» **WRITTEN EXERCISE**: Would you copy out the whole listing exactly as given?

-------- DATA EXTRACT

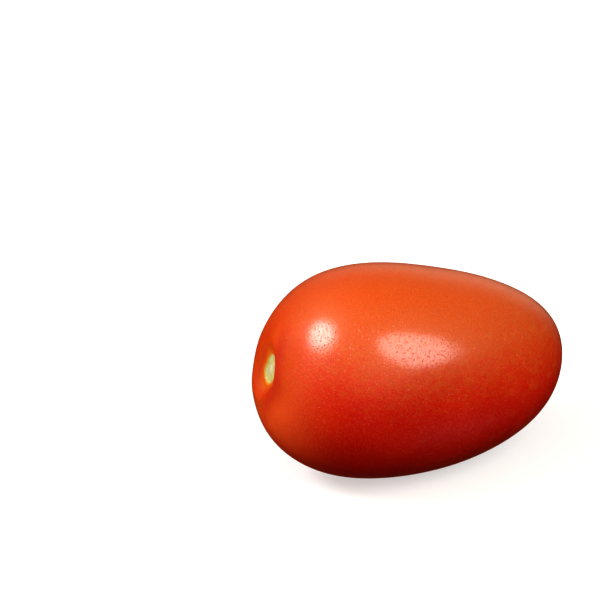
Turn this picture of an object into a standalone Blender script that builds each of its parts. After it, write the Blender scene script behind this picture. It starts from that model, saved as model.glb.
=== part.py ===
"""A plum tomato lying on its side, as one closed solid.

The fruit's long axis runs along X, with the stem end at -X and dipping a little towards
the blossom end at +X, which is how such a fruit lies when it is free to roll. It rests on
the small flat spot where its flesh gives under its own weight. The origin is on the
surface that it rests on, at the centre of its outline seen from above.
Lengths are in metres and angles in radians.
"""

import math

import bmesh
import bpy
from mathutils import Matrix, Vector

NAME = "tomato"

# The body, between its two poles
LENGTH = 0.0772
MIDDLE_RADIUS = 0.0254
TAPER = -0.19  # below zero: the shoulder at the stem end is the fat one
BLUNTNESS = 0.176  # above zero: both ends are rounder than an ellipse's
LOBES = 3
LOBE_HEIGHT = 0.024  # share of the radius, at the blossom end
LOBE_ANGLE = math.radians(-10)
BEND_SIDEWAYS = 0.00125  # how far the poles stand off the middle's axis
BEND_UPWARDS = 0.0019

# The stem end
STEM_SLANT = 0.184  # the end's face looks up by this slope
DIMPLE_DEPTH = 0.0029
DIMPLE_RADIUS = 0.0086
SCAR_RADIUS = 0.0042

# How it lies
PITCH = math.radians(8)
FLAT_DEPTH = 0.0005

# The mesh
SEGMENTS = 56
RINGS = 38
RING_CROWDING = 0.35  # draws the rings towards the stem end, where the dimple needs them
SHARP_ANGLE = math.radians(40)


def clear_scene():
    for old in list(bpy.data.objects):
        bpy.data.objects.remove(old, do_unlink=True)


def plain_material(name, colour, roughness):
    material = bpy.data.materials.new(name)
    material.use_nodes = True
    shader = material.node_tree.nodes["Principled BSDF"]
    shader.inputs["Base Color"].default_value = (*colour, 1)
    shader.inputs["Roughness"].default_value = roughness
    shader.inputs["Metallic"].default_value = 0
    return material


def skin_material():
    return plain_material("tomato_skin", (0.66, 0.045, 0.01), 0.28)


def scar_material():
    return plain_material("stem_scar", (0.66, 0.6, 0.28), 0.75)


def crowded(direction):
    """The same direction with its angle from the stem pole drawn in, on the unit sphere."""
    angle = math.acos(max(-1, min(1, -direction.x)))
    angle -= RING_CROWDING * math.sin(angle)
    around = math.atan2(direction.z, direction.y)
    return Vector((-math.cos(angle), math.sin(angle) * math.cos(around), math.sin(angle) * math.sin(around)))


def body_radius(along, around):
    """The distance from the long axis, for a place from -1 (stem pole) to 1 (blossom pole)."""
    egg = 1 + TAPER * along + BLUNTNESS * along**2
    blossom_share = ((1 + along) / 2) ** 2
    lobes = 1 + LOBE_HEIGHT * blossom_share * math.cos(LOBES * (around - LOBE_ANGLE))
    return MIDDLE_RADIUS * math.sqrt(max(0, 1 - along**2)) * egg * lobes


def fruit_point(direction):
    """Where a point of the unit sphere lands on the fruit's skin."""
    along = direction.x
    around = math.atan2(direction.z, direction.y)
    radius = body_radius(along, around)
    y = radius * math.cos(around)
    z = radius * math.sin(around)
    stem_share = ((1 - along) / 2) ** 2
    x = LENGTH / 2 * along + stem_share * STEM_SLANT * z
    if along < 0:
        x += DIMPLE_DEPTH * math.exp(-((radius / DIMPLE_RADIUS) ** 2))
    return Vector((x, y + BEND_SIDEWAYS * along**2, z + BEND_UPWARDS * along**2))


def shape_fruit(mesh):
    """Turns a ball's poles onto X and moves its points onto the fruit's skin."""
    bmesh.ops.create_uvsphere(mesh, u_segments=SEGMENTS, v_segments=RINGS, radius=1)
    bmesh.ops.rotate(mesh, verts=mesh.verts, matrix=Matrix.Rotation(math.pi / 2, 3, "Y"))
    for vertex in mesh.verts:
        vertex.co = fruit_point(crowded(vertex.co.normalized()))


def mark_scar(mesh, slot):
    """Gives the faces round the stem pole the scar's material."""
    pole = fruit_point(Vector((-1, 0, 0)))
    for face in mesh.faces:
        if (face.calc_center_median() - pole).length < SCAR_RADIUS:
            face.material_index = slot


def lay_down(mesh):
    """Tips the fruit to its resting pitch, with its blossom end lower."""
    bmesh.ops.rotate(mesh, verts=mesh.verts, matrix=Matrix.Rotation(PITCH, 3, "Y"))


def cut_flat_spot(mesh):
    """Slices off the lowest sliver and closes the cut with one flat face."""
    height = min(vertex.co.z for vertex in mesh.verts) + FLAT_DEPTH
    cut = bmesh.ops.bisect_plane(
        mesh,
        geom=mesh.verts[:] + mesh.edges[:] + mesh.faces[:],
        plane_co=(0, 0, height),
        plane_no=(0, 0, -1),
        clear_outer=True,
    )
    rim = [item for item in cut["geom_cut"] if isinstance(item, bmesh.types.BMEdge)]
    for edge in rim:
        for vertex in edge.verts:
            vertex.co.z = height
    bmesh.ops.edgeloop_fill(mesh, edges=rim)


def stand_on_origin(mesh):
    """Puts the flat spot at height 0 and centres the outline on the origin."""
    corners = [
        [pick(vertex.co[axis] for vertex in mesh.verts) for axis in range(3)] for pick in (min, max)
    ]
    low, high = (Vector(corner) for corner in corners)
    middle = (low + high) / 2
    bmesh.ops.translate(mesh, verts=mesh.verts, vec=(-middle.x, -middle.y, -low.z))


def make_tomato(collection):
    data = bpy.data.meshes.new(NAME)
    data.materials.append(skin_material())
    data.materials.append(scar_material())
    mesh = bmesh.new()
    shape_fruit(mesh)
    mark_scar(mesh, slot=1)
    lay_down(mesh)
    cut_flat_spot(mesh)
    stand_on_origin(mesh)
    bmesh.ops.recalc_face_normals(mesh, faces=mesh.faces)
    mesh.to_mesh(data)
    mesh.free()
    data.shade_smooth()
    data.set_sharp_from_angle(angle=SHARP_ANGLE)
    tomato = bpy.data.objects.new(NAME, data)
    collection.objects.link(tomato)
    return tomato


def main():
    clear_scene()
    collection = bpy.data.collections.new(NAME)
    bpy.context.scene.collection.children.link(collection)
    make_tomato(collection)


main()
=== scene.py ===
"""The looks of a plum tomato that lies on its side on a pale floor.

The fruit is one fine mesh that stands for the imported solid. Its form follows the same
rules as the solid's, with the finer shape of the stem end, the scar and the skin added.
Lengths are in metres, angles in radians and colours in linear light, except where a
comment says otherwise.
"""

import math

import bmesh
import bpy
import numpy as np
from mathutils import Matrix, Quaternion, Vector, noise


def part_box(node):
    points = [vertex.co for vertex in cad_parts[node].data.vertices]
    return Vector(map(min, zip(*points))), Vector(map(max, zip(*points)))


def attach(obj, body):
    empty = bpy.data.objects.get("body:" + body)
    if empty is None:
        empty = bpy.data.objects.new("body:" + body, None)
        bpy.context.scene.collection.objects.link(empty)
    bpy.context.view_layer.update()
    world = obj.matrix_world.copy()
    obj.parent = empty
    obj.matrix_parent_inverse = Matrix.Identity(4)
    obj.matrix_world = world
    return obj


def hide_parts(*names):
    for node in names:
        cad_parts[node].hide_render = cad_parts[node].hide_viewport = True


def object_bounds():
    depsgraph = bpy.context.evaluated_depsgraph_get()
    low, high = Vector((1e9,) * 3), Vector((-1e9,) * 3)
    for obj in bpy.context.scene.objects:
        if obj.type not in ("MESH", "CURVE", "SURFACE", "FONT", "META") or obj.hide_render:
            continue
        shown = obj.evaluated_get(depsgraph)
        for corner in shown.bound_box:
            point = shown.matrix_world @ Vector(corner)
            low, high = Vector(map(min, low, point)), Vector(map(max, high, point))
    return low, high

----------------

» **REPLY TO THE EXERCISE**:
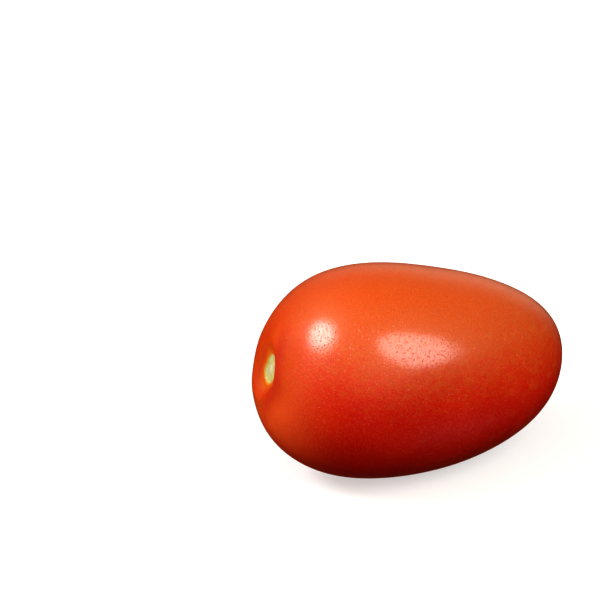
Turn this picture of an object into a standalone Blender script that builds each of its parts. After it, write the Blender scene script behind this picture. It starts from that model, saved as model.glb.
=== part.py ===
"""A plum tomato lying on its side, as one closed solid.

The fruit's long axis runs along X, with the stem end at -X and dipping a little towards
the blossom end at +X, which is how such a fruit lies when it is free to roll. It rests on
the small flat spot where its flesh gives under its own weight. The origin is on the
surface that it rests on, at the centre of its outline seen from above.
Lengths are in metres and angles in radians.
"""

import math

import bmesh
import bpy
from mathutils import Matrix, Vector

NAME = "tomato"

# The body, between its two poles
LENGTH = 0.0772
MIDDLE_RADIUS = 0.0254
TAPER = -0.19  # below zero: the shoulder at the stem end is the fat one
BLUNTNESS = 0.176  # above zero: both ends are rounder than an ellipse's
LOBES = 3
LOBE_HEIGHT = 0.024  # share of the radius, at the blossom end
LOBE_ANGLE = math.radians(-10)
BEND_SIDEWAYS = 0.00125  # how far the poles stand off the middle's axis
BEND_UPWARDS = 0.0019

# The stem end
STEM_SLANT = 0.184  # the end's face looks up by this slope
DIMPLE_DEPTH = 0.0029
DIMPLE_RADIUS = 0.0086
SCAR_RADIUS = 0.0042

# How it lies
PITCH = math.radians(8)
FLAT_DEPTH = 0.0005

# The mesh
SEGMENTS = 56
RINGS = 38
RING_CROWDING = 0.35  # draws the rings towards the stem end, where the dimple needs them
SHARP_ANGLE = math.radians(40)


def clear_scene():
    for old in list(bpy.data.objects):
        bpy.data.objects.remove(old, do_unlink=True)


def plain_material(name, colour, roughness):
    material = bpy.data.materials.new(name)
    material.use_nodes = True
    shader = material.node_tree.nodes["Principled BSDF"]
    shader.inputs["Base Color"].default_value = (*colour, 1)
    shader.inputs["Roughness"].default_value = roughness
    shader.inputs["Metallic"].default_value = 0
    return material


def skin_material():
    return plain_material("tomato_skin", (0.66, 0.045, 0.01), 0.28)


def scar_material():
    return plain_material("stem_scar", (0.66, 0.6, 0.28), 0.75)


def crowded(direction):
    """The same direction with its angle from the stem pole drawn in, on the unit sphere."""
    angle = math.acos(max(-1, min(1, -direction.x)))
    angle -= RING_CROWDING * math.sin(angle)
    around = math.atan2(direction.z, direction.y)
    return Vector((-math.cos(angle), math.sin(angle) * math.cos(around), math.sin(angle) * math.sin(around)))


def body_radius(along, around):
    """The distance from the long axis, for a place from -1 (stem pole) to 1 (blossom pole)."""
    egg = 1 + TAPER * along + BLUNTNESS * along**2
    blossom_share = ((1 + along) / 2) ** 2
    lobes = 1 + LOBE_HEIGHT * blossom_share * math.cos(LOBES * (around - LOBE_ANGLE))
    return MIDDLE_RADIUS * math.sqrt(max(0, 1 - along**2)) * egg * lobes


def fruit_point(direction):
    """Where a point of the unit sphere lands on the fruit's skin."""
    along = direction.x
    around = math.atan2(direction.z, direction.y)
    radius = body_radius(along, around)
    y = radius * math.cos(around)
    z = radius * math.sin(around)
    stem_share = ((1 - along) / 2) ** 2
    x = LENGTH / 2 * along + stem_share * STEM_SLANT * z
    if along < 0:
        x += DIMPLE_DEPTH * math.exp(-((radius / DIMPLE_RADIUS) ** 2))
    return Vector((x, y + BEND_SIDEWAYS * along**2, z + BEND_UPWARDS * along**2))


def shape_fruit(mesh):
    """Turns a ball's poles onto X and moves its points onto the fruit's skin."""
    bmesh.ops.create_uvsphere(mesh, u_segments=SEGMENTS, v_segments=RINGS, radius=1)
    bmesh.ops.rotate(mesh, verts=mesh.verts, matrix=Matrix.Rotation(math.pi / 2, 3, "Y"))
    for vertex in mesh.verts:
        vertex.co = fruit_point(crowded(vertex.co.normalized()))


def mark_scar(mesh, slot):
    """Gives the faces round the stem pole the scar's material."""
    pole = fruit_point(Vector((-1, 0, 0)))
    for face in mesh.faces:
        if (face.calc_center_median() - pole).length < SCAR_RADIUS:
            face.material_index = slot


def lay_down(mesh):
    """Tips the fruit to its resting pitch, with its blossom end lower."""
    bmesh.ops.rotate(mesh, verts=mesh.verts, matrix=Matrix.Rotation(PITCH, 3, "Y"))


def cut_flat_spot(mesh):
    """Slices off the lowest sliver and closes the cut with one flat face."""
    height = min(vertex.co.z for vertex in mesh.verts) + FLAT_DEPTH
    cut = bmesh.ops.bisect_plane(
        mesh,
        geom=mesh.verts[:] + mesh.edges[:] + mesh.faces[:],
        plane_co=(0, 0, height),
        plane_no=(0, 0, -1),
        clear_outer=True,
    )
    rim = [item for item in cut["geom_cut"] if isinstance(item, bmesh.types.BMEdge)]
    for edge in rim:
        for vertex in edge.verts:
            vertex.co.z = height
    bmesh.ops.edgeloop_fill(mesh, edges=rim)


def stand_on_origin(mesh):
    """Puts the flat spot at height 0 and centres the outline on the origin."""
    corners = [
        [pick(vertex.co[axis] for vertex in mesh.verts) for axis in range(3)] for pick in (min, max)
    ]
    low, high = (Vector(corner) for corner in corners)
    middle = (low + high) / 2
    bmesh.ops.translate(mesh, verts=mesh.verts, vec=(-middle.x, -middle.y, -low.z))


def make_tomato(collection):
    data = bpy.data.meshes.new(NAME)
    data.materials.append(skin_material())
    data.materials.append(scar_material())
    mesh = bmesh.new()
    shape_fruit(mesh)
    mark_scar(mesh, slot=1)
    lay_down(mesh)
    cut_flat_spot(mesh)
    stand_on_origin(mesh)
    bmesh.ops.recalc_face_normals(mesh, faces=mesh.faces)
    mesh.to_mesh(data)
    mesh.free()
    data.shade_smooth()
    data.set_sharp_from_angle(angle=SHARP_ANGLE)
    tomato = bpy.data.objects.new(NAME, data)
    collection.objects.link(tomato)
    return tomato


def main():
    clear_scene()
    collection = bpy.data.collections.new(NAME)
    bpy.context.scene.collection.children.link(collection)
    make_tomato(collection)


main()
=== scene.py ===
"""The looks of a plum tomato that lies on its side on a pale floor.

The fruit is one fine mesh that stands for the imported solid. Its form follows the same
rules as the solid's, with the finer shape of the stem end, the scar and the skin added.
Lengths are in metres, angles in radians and colours in linear light, except where a
comment says otherwise.
"""

import math

import bmesh
import bpy
import numpy as np
from mathutils import Matrix, Quaternion, Vector, noise


def part_box(node):
    points = [vertex.co for vertex in cad_parts[node].data.vertices]
    return Vector(map(min, zip(*points))), Vector(map(max, zip(*points)))


def attach(obj, body):
    empty = bpy.data.objects.get("body:" + body)
    if empty is None:
        empty = bpy.data.objects.new("body:" + body, None)
        bpy.context.scene.collection.objects.link(empty)
    bpy.context.view_layer.update()
    world = obj.matrix_world.copy()
    obj.parent = empty
    obj.matrix_parent_inverse = Matrix.Identity(4)
    obj.matrix_world = world
    return obj


def hide_parts(*names):
    for node in names:
        cad_parts[node].hide_render = cad_parts[node].hide_viewport = True


def object_bounds():
    depsgraph = bpy.context.evaluated_depsgraph_get()
    low, high = Vector((1e9,) * 3), Vector((-1e9,) * 3)
    for obj in bpy.context.scene.objects:
        if obj.type not in ("MESH", "CURVE", "SURFACE", "FONT", "META") or obj.hide_render:
            continue
        shown = obj.evaluated_get(depsgraph)
        for corner in shown.bound_box:
            point = shown.matrix_world @ Vector(corner)
            low, high = Vector(map(min, low, point)), Vector(map(max, high, point))
    return low, high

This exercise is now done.